▸ **THE TASK**
From the material below, list every line containing "picture".

▸ **DATA LINES**
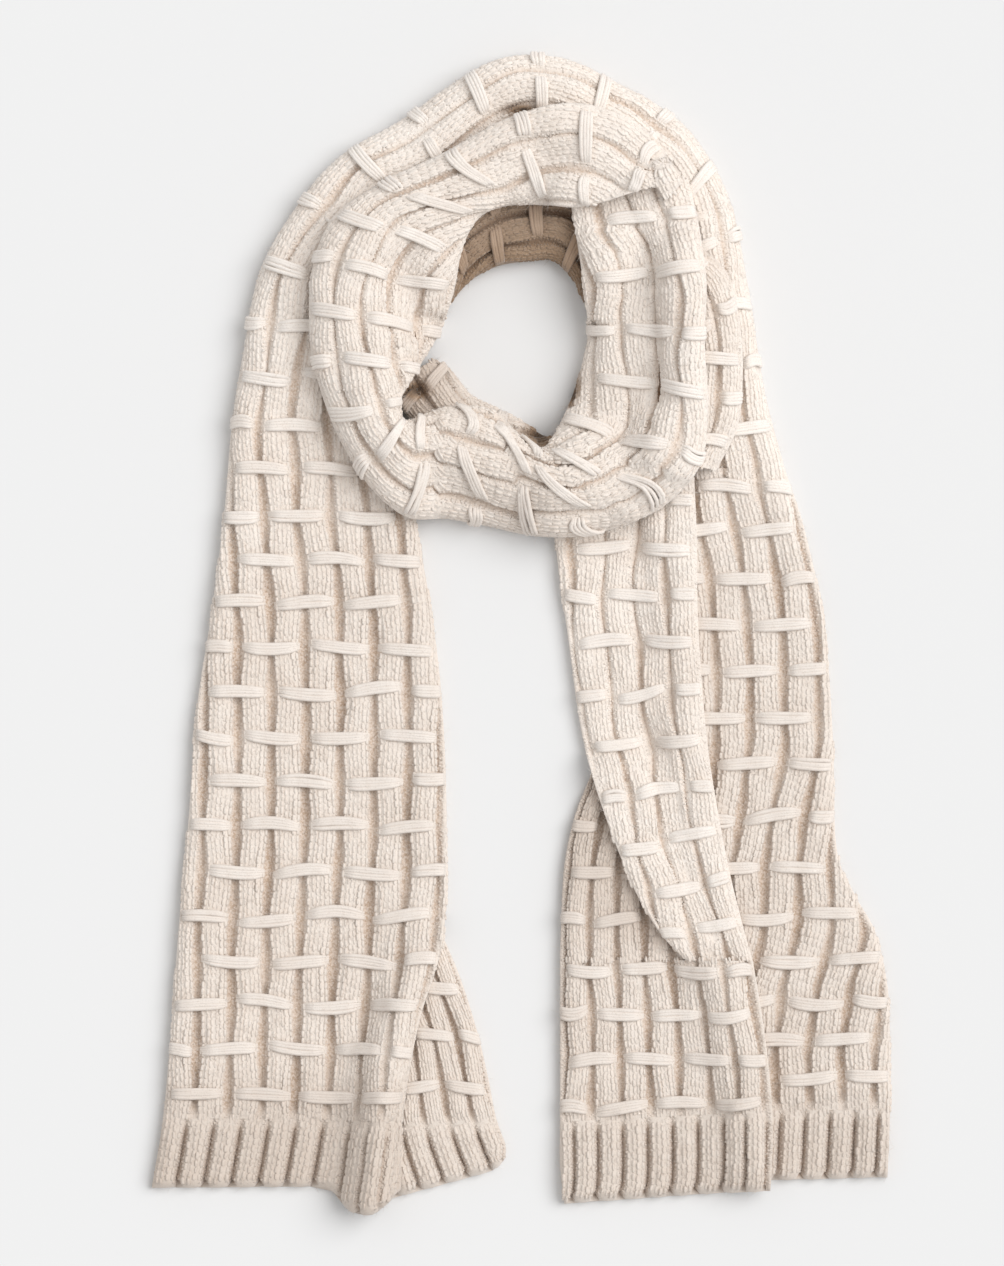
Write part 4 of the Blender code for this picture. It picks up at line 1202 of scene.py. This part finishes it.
def add_floats(cloth):
    """The float bundles of one stretch."""
    strands = []
    t = np.linspace(-1, 1, FLOAT_STATIONS)
    loose = LOOSE.get(cloth.name, 1.0)
    ends = cloth.row(np.array([cloth.start, cloth.end]))
    for row in range(math.ceil(ends[0]), math.floor(ends[1]) + 1):
        run = np.interp(row, cloth.strand.numbers, cloth.strand.marks)
        edges = [np.interp(run, cloth.runs, side) for side in (cloth.first, cloth.last)]
        first = math.ceil((edges[0] - 1 - row) / 2) * 2 + row
        for tied in range(first, math.ceil(edges[1]) + 1, 2):
            low = max(tied - FLOAT_HALF, edges[0] + FLOAT_EDGE)
            high = min(tied + FLOAT_HALF, edges[1] - FLOAT_EDGE)
            if high - low < FLOAT_LEAST:
                continue
            shift, tilt, bow = float_dice.normal(0, STRAY) * (0.5 + 0.5 * loose, loose, loose)
            tone = float_dice.uniform(-TONE_RANGE, TONE_RANGE)
            for n in range(FLOAT_STRANDS):
                aside = (n - (FLOAT_STRANDS - 1) / 2) * STRAND_STEP
                aside = (aside + float_dice.normal(0, STRAND_STRAY)) * (1 - NARROW * t**4)
                slack = float_dice.normal(0, SLACK[0] + SLACK[1] * loose)
                slack = slack * np.sin(2.2 * t + float_dice.uniform(0, 6))
                rib = low + (high - low) * (t + 1) / 2
                where = run + shift + tilt * t + bow * (1 - t * t) + aside + slack
                up = FLOAT_LIFT - (FLOAT_LIFT + FLOAT_DIVE) * np.abs(t) ** 9
                height = cloth.relief(rib, where)[0]
                point = cloth.at(rib, where)[0]
                normal = cloth.at(rib, where, 1.0)[0] - point
                edge = np.minimum(rib - edges[0], edges[1] - rib)
                point = point + normal * (up - height * smooth_step(edge / EDGE_FADE))[:, None]
                girth = float_dice.normal(0, GIRTH_UNEVEN, len(t))
                girth = 1 - NARROW * np.abs(t) ** 6 + girth
                if uncovered(cloth, point)[2:-2].any():
                    strands.append((point, tone + 0 * t, cloth.shade(point, rib, where), girth))
    if not strands:
        return None
    points, tone, shade, girth = [np.concatenate(part) for part in zip(*strands)]
    edges = [(k, k + 1) for k in range(len(points) - 1) if (k + 1) % FLOAT_STATIONS]
    mesh = bpy.data.meshes.new(cloth.name + "_lines")
    mesh.from_pydata((points * MM).tolist(), edges, [])
    store(mesh, tone=tone, shade=shade, girth=girth)
    numbers = {"Radius": YARN_RADIUS * MM}
    return grown("floats_" + cloth.name, mesh, float_tree, numbers, float_wool)


for cloth in laid.values():
    piece = None if cloth.is_hem else add_floats(cloth)
    if piece:
        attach(piece, "root")
        cloth.trim.append(piece)


# ---------------------------------------------------------------------------------------
# The brushed pile.  Loose fibres that brushing has pulled out of the yarn: they lie over
# the ribs in all directions and give every edge a soft outline.

PILE_PER_M2 = 110000
FIBRE_LONG = 6.0  # millimetres
FIBRE_RADIUS = 0.09
FIBRE_TILT = (1.2, 1.55)  # radians from upright
FIBRE_SCALE = (0.5, 1.4)  # of the shortest and the longest fibre
PILE_FROM = 6.0  # millimetres of height: the lowest layer's edges have no pile

pile_wool = brushed_wool(
    "brushed_fibres", FLOAT_LIT, FLOAT_SHADED, fleck_share=0.2, bump_mm=0.1
)


def pile_tree(name):
    """Scatters thin closed cones over the part of a mesh that its points' share names."""
    tree, given = new_tree(name, ("Per square metre", "Length", "Radius"))
    seen = add(tree, "GeometryNodeInputNamedAttribute", {"Name": "seen"}, data_type="FLOAT")
    density = {0: seen.outputs[0], 1: given["Per square metre"]}
    density = add(tree, "ShaderNodeMath", density, operation="MULTIPLY").outputs[0]
    roots = add(
        tree,
        "GeometryNodeDistributePointsOnFaces",
        {"Mesh": given["Geometry"], "Density": density, "Seed": 4},
    )
    cone = {"Vertices": 3, "Radius Top": 0.0, "Radius Bottom": given["Radius"]}
    fibre = add(tree, "GeometryNodeMeshCone", {**cone, "Depth": given["Length"]})
    tilt, turn, scale = [
        add(
            tree,
            "FunctionNodeRandomValue",
            {"Min": low, "Max": high, "Seed": seed},
            data_type="FLOAT",
        ).outputs[1]
        for low, high, seed in ((*FIBRE_TILT, 1), (0.0, 2 * math.pi, 2), (*FIBRE_SCALE, 3))
    ]
    lean = add(tree, "FunctionNodeEulerToRotation", {0: (tilt, 0.0, turn)})
    facing = add(
        tree,
        "FunctionNodeRotateRotation",
        {"Rotation": roots.outputs["Rotation"], "Rotate By": lean.outputs[0]},
        rotation_space="LOCAL",
    )
    pile = add(
        tree,
        "GeometryNodeInstanceOnPoints",
        {
            "Points": roots.outputs["Points"],
            "Instance": fibre.outputs["Mesh"],
            "Rotation": facing.outputs[0],
            "Scale": (1.0, 1.0, scale),
        },
    )
    return close_tree(tree, pile.outputs[0], given["Material"])


brushed_pile = pile_tree("brushed_pile")
for cloth in laid.values():
    surface = cloth.surface()[0]
    seen = uncovered(cloth, surface.reshape(-1, 3)) & (surface[..., 2].ravel() > PILE_FROM)
    mesh = cloth.piece.data.copy()
    share = np.zeros(len(mesh.vertices))
    place = np.arange(len(cloth.runs))[:, None] * cloth.ring + np.arange(len(cloth.columns))
    share[place.ravel()] = seen
    store(mesh, seen=share)
    numbers = {
        "Per square metre": PILE_PER_M2,
        "Length": FIBRE_LONG * MM,
        "Radius": FIBRE_RADIUS * MM,
    }
    pile = grown("pile_" + cloth.name, mesh, brushed_pile, numbers, pile_wool)
    # A fibre that points down ends on the table.
    places = np.empty(3 * len(pile.data.vertices), np.float32)
    pile.data.vertices.foreach_get("co", places)
    places[2::3] = np.maximum(places[2::3], 0.0)
    pile.data.vertices.foreach_set("co", places)
    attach(pile, "root")
    cloth.trim.append(pile)


# ---------------------------------------------------------------------------------------
# The cut of each stretch.  A roll of the loop is measured all round, and a tail from edge
# to edge; the lengths are those of the strands' middles.


# ---------------------------------------------------------------------------------------
# The surface it lies on, the camera and the light.  A plain pale table, seen from straight
# above through a long lens, in wide soft light that falls from the right.

FLOOR = "#E4E4E4"
PHOTO_CENTRE = (-12.5, 1.1)  # millimetres, the middle of the picture
PHOTO_TALL = 721.6  # millimetres from the picture's top edge to its bottom edge
EYE_HEIGHT = 5.0  # metres
SENSOR = 24.0
FLOOR_HALF = 4.0
FLOOR_BELOW = 0.0002  # metres under the scarf, so that their faces don't meet
ROOM_LIGHT = 0.63
WINDOW_POWER = 2.02
WINDOW_ANGLE = 46.0  # degrees across
WINDOW_TILT = 38.0  # degrees from upright
WINDOW_TURN = 24.0

mesh = bpy.data.meshes.new("floor")
corners = [(x * FLOOR_HALF, y * FLOOR_HALF) for x, y in ((-1, -1), (1, -1), (1, 1), (-1, 1))]
mesh.from_pydata([(x, y, -FLOOR_BELOW) for x, y in corners], [], [(0, 1, 2, 3)])
paint = bpy.data.materials.new("matt_table_paint")
paint.use_nodes = True
matt = paint.node_tree.nodes["Principled BSDF"].inputs
matt["Base Color"].default_value = linear(FLOOR)
matt["Roughness"].default_value = 1.0
matt["Specular IOR Level"].default_value = 0.0
mesh.materials.append(paint)
floor = bpy.data.objects.new("floor", mesh)
bpy.context.scene.collection.objects.link(floor)

lens = bpy.data.cameras.new("eye")
lens.sensor_fit = "VERTICAL"
lens.sensor_height = SENSOR
lens.lens = SENSOR * EYE_HEIGHT / (PHOTO_TALL * MM)
lens.clip_end = 20.0
eye = bpy.data.objects.new("eye", lens)
eye.location = (PHOTO_CENTRE[0] * MM, PHOTO_CENTRE[1] * MM, EYE_HEIGHT)
bpy.context.scene.collection.objects.link(eye)
bpy.context.scene.camera = eye

world = bpy.data.worlds.new("studio")
world.use_nodes = True
world.node_tree.nodes["Background"].inputs["Color"].default_value = linear("#FFFFFF")
world.node_tree.nodes["Background"].inputs["Strength"].default_value = ROOM_LIGHT
bpy.context.scene.world = world
window = bpy.data.lights.new("window", "SUN")
window.energy = WINDOW_POWER
window.angle = math.radians(WINDOW_ANGLE)
light = bpy.data.objects.new("window", window)
light.rotation_euler = (0.0, math.radians(WINDOW_TILT), math.radians(WINDOW_TURN))
bpy.context.scene.collection.objects.link(light)
bpy.context.scene.view_settings.view_transform = "Standard"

▸ **COMPLETED TASK**
Write part 4 of the Blender code for this picture. It picks up at line 1202 of scene.py. This part finishes it.
PHOTO_CENTRE = (-12.5, 1.1)  # millimetres, the middle of the picture
PHOTO_TALL = 721.6  # millimetres from the picture's top edge to its bottom edge